Source data:
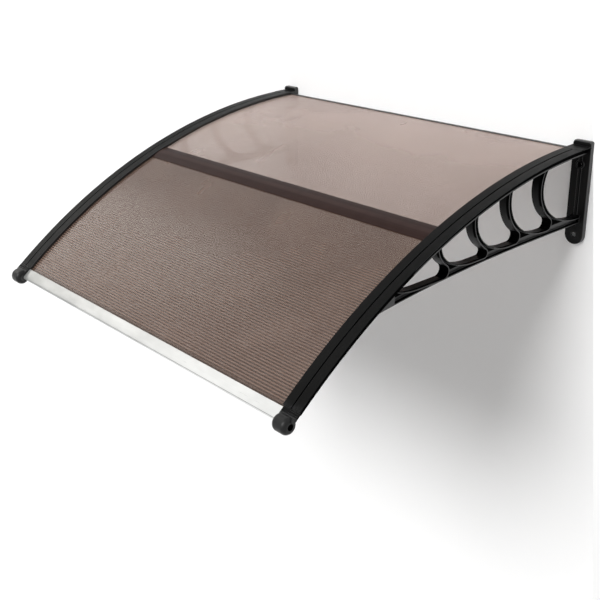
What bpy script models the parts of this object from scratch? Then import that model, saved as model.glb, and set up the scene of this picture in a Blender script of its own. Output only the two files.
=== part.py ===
"""Polycarbonate door canopy: two moulded wall brackets, two fluted sheets and the trim that holds them.

Metres, +Z up. The wall is the plane y = 0, the canopy reaches forward along -Y, and x = 0 is its middle.
z = 0 is the brackets' top surface where it meets the wall plates.
The roof follows one arc. A point on it is given by its travel, the length along the arc from the wall
plate's front face, and its height above the brackets' top surface. Across a bracket, "across" is the
distance from the bracket's inner face.
"""

import math

import bmesh
import bpy
from mathutils import Matrix, Vector

# Overall
overall_width = 1.000
bracket_width = 0.045
roof_radius = 1.400
rear_slope = math.radians(1.25)
fit_gap = 0.0003

# Wall plate, its tab, lip, rib and bolt holes
plate_thickness = 0.012
plate_drop = 0.228
lip_height = 0.011
lip_corner_radius = 0.005
lip_round = 0.004
bolt_radius = 0.0055
upper_bolt_drop = 0.042
boss_radius = 0.010
boss_height = 0.004
tab_face_thickness = 0.004
tab_wall = 0.0035
plate_rib_width = 0.009
plate_rib_height = 0.003
rail_root = 0.0060
end_block_root = 0.0048
truss_root = 0.0036

# Sheet and the channel that holds it
sheet_thickness = 0.0055
sheet_drop = 0.0070
sheet_rear_travel = 0.008
sheet_front_reach = 0.0207
sheet_insertion = 0.014
skin_thickness = 0.0006
flute_pitch = 0.006
flute_wall = 0.0005
joint_travel = 0.491
joiner_web = 0.002

# Bracket top rail
ledge_thickness = 0.003
rail_wall_across = 0.0235
rail_inner_thickness = 0.0125
rail_top_thickness = 0.0032
rail_edge_round = 0.0012
rail_flange_reach = 0.0010
rail_length = 0.940
end_block_length = 0.038
end_block_rise = 0.0006
toe_length = 0.009
roof_steps = 26

# Truss below the rail
truss_depth = 0.024
truss_web = 0.008
truss_rim = 0.0025
chord_rim = 0.003
rib_thickness = 0.010
chord_drop = 0.176
chord_droop = 0.019
chord_droop_reach = 0.590
chord_depth_at_wall = 0.014
chord_depth_at_front = 0.008
floor_fillet = 0.006
pocket_reach = 0.070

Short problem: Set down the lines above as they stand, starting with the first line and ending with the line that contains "joiner_web = 0.002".

Final result:
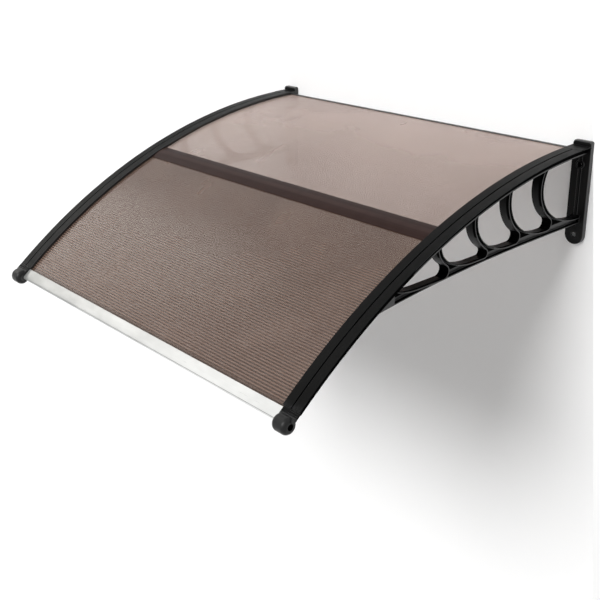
What bpy script models the parts of this object from scratch? Then import that model, saved as model.glb, and set up the scene of this picture in a Blender script of its own. Output only the two files.
=== part.py ===
"""Polycarbonate door canopy: two moulded wall brackets, two fluted sheets and the trim that holds them.

Metres, +Z up. The wall is the plane y = 0, the canopy reaches forward along -Y, and x = 0 is its middle.
z = 0 is the brackets' top surface where it meets the wall plates.
The roof follows one arc. A point on it is given by its travel, the length along the arc from the wall
plate's front face, and its height above the brackets' top surface. Across a bracket, "across" is the
distance from the bracket's inner face.
"""

import math

import bmesh
import bpy
from mathutils import Matrix, Vector

# Overall
overall_width = 1.000
bracket_width = 0.045
roof_radius = 1.400
rear_slope = math.radians(1.25)
fit_gap = 0.0003

# Wall plate, its tab, lip, rib and bolt holes
plate_thickness = 0.012
plate_drop = 0.228
lip_height = 0.011
lip_corner_radius = 0.005
lip_round = 0.004
bolt_radius = 0.0055
upper_bolt_drop = 0.042
boss_radius = 0.010
boss_height = 0.004
tab_face_thickness = 0.004
tab_wall = 0.0035
plate_rib_width = 0.009
plate_rib_height = 0.003
rail_root = 0.0060
end_block_root = 0.0048
truss_root = 0.0036

# Sheet and the channel that holds it
sheet_thickness = 0.0055
sheet_drop = 0.0070
sheet_rear_travel = 0.008
sheet_front_reach = 0.0207
sheet_insertion = 0.014
skin_thickness = 0.0006
flute_pitch = 0.006
flute_wall = 0.0005
joint_travel = 0.491
joiner_web = 0.002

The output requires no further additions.